Les citoyens ont le sentiment  que le pouvoir politique trouve de l’argent quand il s’agit de voler au secours des erreurs de l’économie (Swissair, UBS) mais pas pour des retraités au pouvoir d’achat limité...
Il s’agit ici de cas bien particuliers qui menaçaient sérieusement l’économie suisse et de nombreux emplois. Et ce n’est qu’en garantissant des finances équilibrées que l’Etat peut agir dans ces cas urgents et de grande ampleur. Il s’agit avant tout de ne pas mélanger des dossiers qui n’ont pas de lien. A nouveau, garantir des rentes dignes est absolument primordial.  

Ailleurs, les citoyens partent à la retraite avec 80% de leur dernier salaire. En Suisse, ce taux est au mieux de 60%, AVS et 2e pilier compris. La 13e rente ne permettra-t-elle pas d’améliorer la situation?
La 13e rente pourrait améliorer la situation financière de certains retraités et en péjorer d’autres en raison d’une diminution des subsides à l’assurance maladie ou de l’augmentation de leurs impôts, etc.  

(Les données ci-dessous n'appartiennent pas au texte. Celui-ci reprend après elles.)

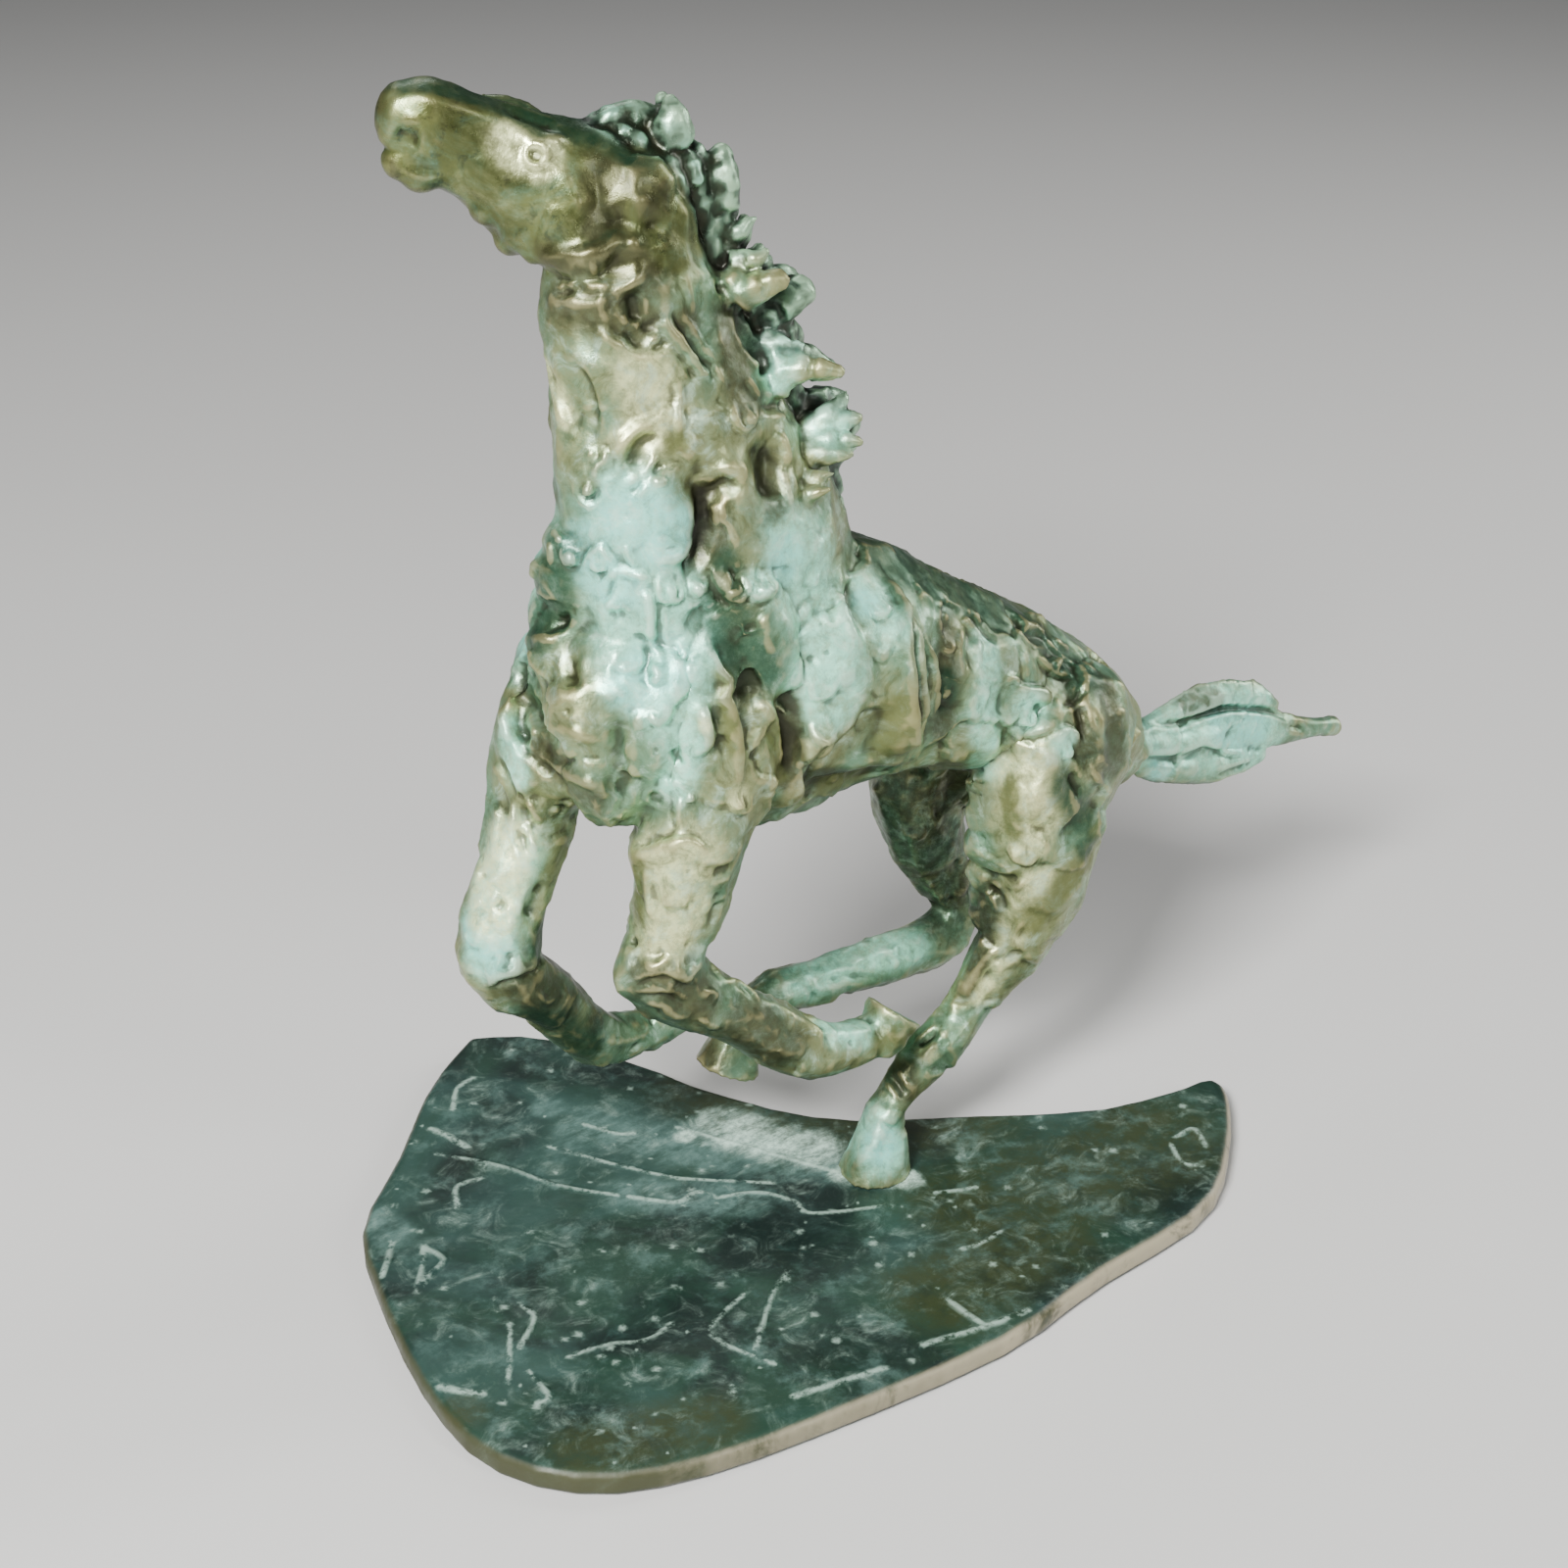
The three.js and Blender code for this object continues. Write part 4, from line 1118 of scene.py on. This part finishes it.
VERDIGRIS = tint(158, 236, 206)
BLUE_VERDIGRIS = tint(138, 228, 212)
# Pale green, for mottles and painted highlights.
PALE_MOTTLE_AND_HIGHLIGHT = tint(204, 240, 214)
TEAL = tint(88, 134, 112)
GREY_GREEN = tint(108, 146, 114)
KHAKI = tint(134, 142, 98)
CREAM = tint(232, 238, 176)
OLIVE = tint(74, 80, 42)
OLIVE_GOLD = tint(100, 106, 58)
DARK_OLIVE = tint(34, 40, 22)
# Pale gold, for wear and painted highlights.
WORN_AND_HIGHLIGHT_BRONZE = tint(188, 180, 128)
BROWN = tint(66, 66, 42)
DARK_BROWN = tint(40, 38, 24)
DARK_GREEN = tint(34, 68, 48)
BLACK_GREEN = tint(28, 40, 32)
MANE_GREEN = tint(104, 134, 112)
# Near black, for grime and painted shade.
GRIME_AND_SHADE = tint(24, 22, 18)
PALE_RIM = tint(160, 152, 128)
PLATE_BLACK = tint(20, 34, 30)
PLATE_GREEN = tint(32, 58, 46)
PLATE_BLUE = tint(46, 74, 68)
PLATE_OLIVE = tint(48, 56, 32)
PLATE_HAZE = tint(94, 124, 116)
PLATE_PALE_AND_REFLECTION = tint(196, 226, 208)


def horse_patina():
    """Grey-green verdigris over brown bronze, darker green on top, darker where sunk from patina and painted
    shade, pale on raised edges from wear and painted highlight, and near black in painted shade.
    """
    s = Shader("horse_patina")
    raised, sunk, head, mane = (s.attribute(name) for name in ("raised", "sunk", "head", "mane"))
    colour = s.blend(s.rise(s.noise(45, 4, 0.6, 0.6), 0.4, 0.6), KHAKI, GREY_GREEN)
    olive = s.blend(s.rise(s.noise(60, 3, 0.5, 0.4), 0.42, 0.6), OLIVE, OLIVE_GOLD)
    olive = s.blend(s.rise(s.noise(190, 4, 0.65, 0.5), 0.54, 0.66, 0.7), olive, DARK_OLIVE)
    colour = s.blend(s.rise(head, 0.3, 0.9), colour, olive)
    pale_tones = (("khaki", KHAKI), ("pale", VERDIGRIS), ("blue", BLUE_VERDIGRIS), ("cream", CREAM))
    for step, (name, shade) in enumerate(pale_tones):
        colour = s.blend(s.tone(name, 50 + 9 * step), colour, shade)
    mottle = s.noise(150, 6, 0.7, 0.8)
    green_share = s.math("MAXIMUM", s.attribute("pale"), s.attribute("blue"))
    colour = s.blend(s.rise(mottle, 0.5, 0.7, 0.65), colour, s.blend(green_share, OLIVE, TEAL))
    below_head = s.math("SUBTRACT", 1.0, head)
    colour = s.blend(s.both(s.rise(mottle, 0.5, 0.32, 0.45), below_head), colour, PALE_MOTTLE_AND_HIGHLIGHT)
    # The brown tone holds painted shadow under the jaw and behind the cheek as well as patina.
    dark_tones = (("brown", BROWN), ("gold", OLIVE_GOLD), ("green", DARK_GREEN))
    for step, (name, shade) in enumerate(dark_tones):
        colour = s.blend(s.tone(name, 85 + 9 * step, least=0.75), colour, shade)
    # The mane: black-green between its locks, partly painted shade, and pale verdigris where it stands out,
    # partly a painted highlight.
    mane_colour = s.blend(s.rise(raised, -0.6, 1.6), BLACK_GREEN, MANE_GREEN)
    mane_colour = s.blend(s.rise(raised, 1.2, 2.6, 0.7), mane_colour, VERDIGRIS)
    colour = s.blend(s.both(mane, 0.9), colour, mane_colour)
    # Painted shade, with the patina's own darker hollows: dark olive where the broad relief is sunk, dark
    # brown in fine creases.
    colour = s.blend(s.rise(sunk, 0.1, 1.8, 0.55), colour, DARK_OLIVE)
    colour = s.blend(s.rise(raised, -0.6, -2.6, 0.55), colour, DARK_BROWN)
    # Paler on raised edges: wear, and a painted highlight as well.
    worn_and_highlight = s.both(s.rise(raised, 0.8, 2.8, 0.38), s.math("SUBTRACT", 1.0, s.both(head, 0.6)))
    colour = s.blend(worn_and_highlight, colour, s.blend(green_share, WORN_AND_HIGHLIGHT_BRONZE, PALE_MOTTLE_AND_HIGHLIGHT))
    # Painted shade, with some grime: near black where nearby skin hems a point in.
    colour = s.blend(s.rise(s.attribute("shade"), 0.12, 0.6, 0.8), colour, GRIME_AND_SHADE)
    # Painted shade along its bands and on the undersides.
    colour = s.blend(s.tone("painted_shade", 60, 1.0, 0.75), colour, GRIME_AND_SHADE)
    metallic = s.rise(green_share, 0.0, 1.0, 0.4, 0.7)
    roughness = s.math("SUBTRACT", s.rise(s.noise(300, 5), 0.35, 0.7, 0.52, 0.32), s.both(head, 0.06))
    s.bump(s.noise(520, 5, 0.7), 0.25 * MM, 0.5)
    return s.finish(colour, metallic, roughness, 0.05)


def plate_patina():
    """Cloudy dark green, olive to the right, with pale scratches, a pale patch by the hoof that is part
    patina and part painted reflection, and a pale rim on the sides except where they face left.
    """
    s = Shader("plate_patina")
    colour = s.blend(s.rise(s.noise(26, 5, 0.6, 0.8), 0.38, 0.62), PLATE_BLACK, PLATE_GREEN)
    colour = s.blend(s.rise(s.noise(17, 5, 0.6, 0.9), 0.46, 0.66, 0.75), colour, PLATE_BLUE)
    colour = s.blend(s.tone("olive", 30), colour, PLATE_OLIVE)
    colour = s.blend(s.rise(s.noise(150, 4, 0.7, 0.4), 0.56, 0.74, 0.4), colour, PLATE_BLUE)
    colour = s.blend(s.rise(s.noise(95, 9, 0.7), 0.5, 0.75, 0.5), colour, PLATE_HAZE)
    dust = s.rise(s.noise(120, 8, 0.75, 0, (0.6, 1.6, 1)), 0.35, 0.62, 1.0, 0.15)
    colour = s.blend(s.both(s.tone("haze", 40, 1.6, 0.9), dust), colour, PLATE_HAZE)
    # The pale patch by the hoof: part patina, part painted reflection.
    colour = s.blend(s.both(s.tone("bloom_and_reflection", 110, 1.7, 1.0, 0.5), dust), colour, PLATE_PALE_AND_REFLECTION)
    scratch = s.both(s.attribute("scratch"), s.rise(s.noise(240, 4, 0.7), 0.38, 0.56))
    colour = s.blend(s.both(scratch, 0.5), colour, PLATE_PALE_AND_REFLECTION)
    colour = s.blend(s.both(s.attribute("edge"), 0.8), colour, BROWN)
    # Pale along the plate's sides, except where they face left.
    rim = s.both(s.attribute("rim"), s.rise(s.noise(45, 5, 0.7, 0.6), 0.3, 0.5))
    colour = s.blend(rim, colour, PALE_RIM)
    roughness = s.rise(s.noise(90, 4), 0.35, 0.7, 0.58, 0.38)
    s.bump(s.noise(700, 3, 0.6), 0.1 * MM, 0.35)
    s.surface.inputs["Specular IOR Level"].default_value = 0.35
    return s.finish(colour, 0.15, roughness, 0.0)


# The plate


PLATE_TONES = {
    "olive": [
        (20, "1000,1230 1100,1200 1180,1160"), (16, "960,1320 1060,1260"), (10, "600,1480 720,1450"),
        (6, "470,1440"),
    ],
    "haze": [
        (9, "600,1150 680,1165 850,1190"), (7, "640,1220 760,1225"), (6, "380,1245 400,1260"),
        (5, "560,1130"),
    ],
    # The pale patch by the hoof is partly a painted reflection.
    "bloom_and_reflection": [(8, "735,1150 790,1165 830,1175"), (4, "860,1197 925,1203"), (3, "700,1160")],
}

# Scratches, runs and edges of old wax on the plate: (width and height in mm, path by pixel)
PLATE_STROKES = [
    (0.9, 0.2, "462,1132 466,1112 480,1101"), (1.4, 0.4, "440,1152 458,1160 477,1171"),
    (0.9, 0.5, "445,1177 510,1190 570,1210 640,1221"), (1.1, 0.5, "640,1221 690,1227 710,1217 732,1222"),
    (0.9, 0.4, "732,1222 775,1217 812,1226"), (0.8, 0.3, "812,1226 830,1238 910,1230"),
    (0.8, 0.3, "595,1147 630,1157 650,1156"), (1.0, 0.4, "467,1232 466,1212 490,1202"),
    (1.1, 0.6, "400,1267 396,1285 390,1302"), (1.1, 0.6, "432,1272 452,1285 440,1300 425,1318"),
    (1.0, 0.5, "425,1318 430,1296 432,1274"), (1.6, 0.3, "450,1415 470,1420 492,1422"),
    (1.3, 0.3, "810,1425 855,1411 902,1396"), (0.8, 0.3, "722,1357 742,1336 760,1320"),
    (0.8, 0.4, "770,1380 788,1322 805,1296"), (0.8, 0.3, "722,1357 740,1372 790,1392"),
    (0.8, 0.4, "580,1385 620,1372 660,1367 686,1350"), (1.2, 0.3, "965,1325 985,1340 1006,1353"),
    (1.3, 0.4, "942,1372 1008,1353 1048,1337"), (0.8, 0.3, "980,1275 1002,1268 1022,1256"),
    (0.9, 0.3, "955,1217 975,1215 996,1211"), (0.9, 0.4, "1200,1160 1218,1152 1231,1170"),
    (0.8, 0.3, "1195,1168 1206,1186 1226,1190"), (0.9, 0.4, "530,1330 545,1345 530,1375"),
    (0.9, 0.4, "540,1400 560,1425 548,1432"), (0.8, 0.3, "520,1350 520,1390 518,1412"),
    (0.9, 0.3, "690,1150 760,1170 850,1195"), (0.8, 0.3, "560,1170 680,1200 790,1207"),
    (1.0, 0.4, "850,1195 880,1205 925,1202"),
]
PLATE_SPECKS = 150


def model_plate():
    """The plate: its CAD form, a little uneven on top, with scratches, runs, specks and a pale rim on its
    sides except where they face left.
    """
    piece = copied("base_plate")
    remesh(piece, PLATE_VOXEL)
    clay = Clay(piece.data)
    clay.relax(4)
    normals = clay.normals()
    waves = fractal(clay.points, 32, 3, 6)
    grain = fractal(clay.points, 170, 2, 8)
    above = smooth_step(0.5 * MM, 3 * MM, clay.points[:, 2])
    clay.points += ((0.25 * waves + 0.07 * grain) * above * MM)[:, None] * normals
    scratch = np.zeros(len(clay.points))
    surface = clay.surface()
    for width, height, path in PLATE_STROKES:
        path = smooth_path(on_skin(surface, pixels(path)))
        stroke(clay, normals, path, width * MM, height * MM, "ridge")
        distance = along_path(clay.points, np.array(path))[0]
        scratch = np.maximum(scratch, 1 - smooth_step(0.3 * width * MM, 1.0 * width * MM, distance))
    random = np.random.default_rng(23)
    for index in random.choice(np.flatnonzero(normals[:, 2] > 0.9), PLATE_SPECKS, replace=False):
        size = random.uniform(0.5, 1.3) * MM
        distance = np.linalg.norm(clay.points - clay.points[index], axis=1)
        scratch = np.maximum(scratch, 0.9 * (1 - smooth_step(0.4 * size, size, distance)))
    clay.points[:, 2] = np.maximum(clay.points[:, 2], 0)
    clay.write()
    store(piece.data, "scratch", scratch)
    facing = clay.blurred(clay.normals(), 1)
    side = smooth_step(0.9, 0.6, facing[:, 2]) * smooth_step(0.5 * MM, 2 * MM, clay.points[:, 2])
    store(piece.data, "rim", side * smooth_step(0.45, -0.1, -facing[:, 0]))
    store(piece.data, "edge", side)
    for tone, spots in PLATE_TONES.items():
        store(piece.data, tone, tone_mask(clay.points, surface, spots))
    thin_out(piece, PLATE_TRIANGLES)
    piece.data.shade_smooth()
    return piece


# Studio

FLOOR_HALF = 8.0
FLOOR_COLOUR = tint(204, 203, 200)
SKY_COLOUR = (0.86, 0.9, 0.95, 1)
SKY_STRENGTH = 0.08
LIGHTS_AIM = (0, 0, 0.13)

# Softboxes: (name, place, width and height in metres, watts)
SOFTBOXES = [
    ("key", (-1.0, -0.55, 1.0), (0.4, 0.34), 50),
    ("front", (0.2, -1.2, 0.7), (0.2, 0.5), 5),
    ("side", (1.1, -0.3, 0.6), (0.25, 0.8), 8),
    ("back", (0.3, 0.9, 1.1), (0.8, 0.25), 2.5),
]


def add_floor():
    mesh = bpy.data.meshes.new("floor")
    corners = [(x * FLOOR_HALF, y * FLOOR_HALF, 0) for x, y in ((-1, -1), (1, -1), (1, 1), (-1, 1))]
    mesh.from_pydata(corners, [], [(0, 1, 2, 3)])
    floor = bpy.data.objects.new("floor", mesh)
    bpy.context.scene.collection.objects.link(floor)
    s = Shader("floor_pale")
    mesh.materials.append(s.finish(FLOOR_COLOUR, 0.0, 0.7, 0.0))


def add_softbox(name, place, size, watts):
    light = bpy.data.lights.new(name, "AREA")
    light.shape = "RECTANGLE"
    light.size, light.size_y = size
    light.energy = watts
    lamp = bpy.data.objects.new(name, light)
    lamp.location = place
    lamp.rotation_euler = (Vector(LIGHTS_AIM) - Vector(place)).to_track_quat("-Z", "Y").to_euler()
    bpy.context.scene.collection.objects.link(lamp)


def add_studio():
    world = bpy.data.worlds.new("studio")
    world.use_nodes = True
    sky = world.node_tree.nodes["Background"]
    sky.inputs["Color"].default_value = SKY_COLOUR
    sky.inputs["Strength"].default_value = SKY_STRENGTH
    bpy.context.scene.world = world
    for softbox in SOFTBOXES:
        add_softbox(*softbox)


horse = model_horse()
horse.data.materials.append(horse_patina())
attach(horse, "root")
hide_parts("horse")

plate = model_plate()
plate.data.materials.append(plate_patina())
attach(plate, "root")
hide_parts("base_plate")

add_floor()
add_studio()
add_camera()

Les retraités qui ne peuvent pas subvenir à leurs besoins vitaux peuvent faire appel aux prestations complémentaires. Une 13e rente n’aura-t-elle pas l’avantage de diminuer la charge des cantons?
Les prestations complémentaires ont pour objectif de combler l’écart qu’il peut y avoir entre le minimum vital et la rente AVS effectivement versée. C’est un système juste qui permet d’octroyer des aides ciblées et de garantir à l’ensemble des retraités le minimum vital. Octroyer une 13e rente AVS n’implique pas nécessairement une baisse de la charge financière des prestations complémentaires.  

Est-il raisonnable de maintenir le système actuel sans le réformer? Ne trouve-t-il pas ses limites en remplissant de moins en moins son rôle?
Notre système de l’AVS caractérise notre état social et il est donc primordial de le rendre viable. En l’état actuel, l’AVS creuse sa tombe. Son financement est assuré jusqu’à l’horizon 2030…. Et après nous passerons dans les chiffres rouges, c’est pourquoi une réforme structurelle de l’AVS est inévitable. C’est bien pour cela que les Jeunes PLR ont pris leurs responsabilités en proposant une solution courageuse avec leur initiative afin de garantir des rentes aux générations futures.

Que prévoit l'initiative?

L’Initiative populaire «Mieux vivre à la retraite» (initiative pour une 13e rente AVS) souhaite modifier la constitution fédérale pour augmenter la rente de vieillesse de l’AVS d’une rente mensuelle. Une treizième rente s’ajouterait ainsi chaque année aux douze rentes mensuelles. La rente de vieillesse annuelle maximale augmenterait de 2450 francs pour les personnes seules pour atteindre 31 850 francs et de 3675 francs pour les couples pour atteindre 47 775 francs. L’initiative souhaite également que les prestations complémentaires ne soient pas diminuées en raison de la treizième rente. L’introduction d’une 13e rente AVS correspond à une augmentation de 8,3 % de la rente annuelle. Selon la chancellerie fédérale, cette mesure engendrerait des coûts d’environ 4,1 milliards de francs durant la première année, dont 800 millions à la charge de la Confédération. Ces coûts augmenteraient ensuite rapidement: cinq ans après l’entrée en vigueur, ils atteindraient près de 5 milliards de francs par an.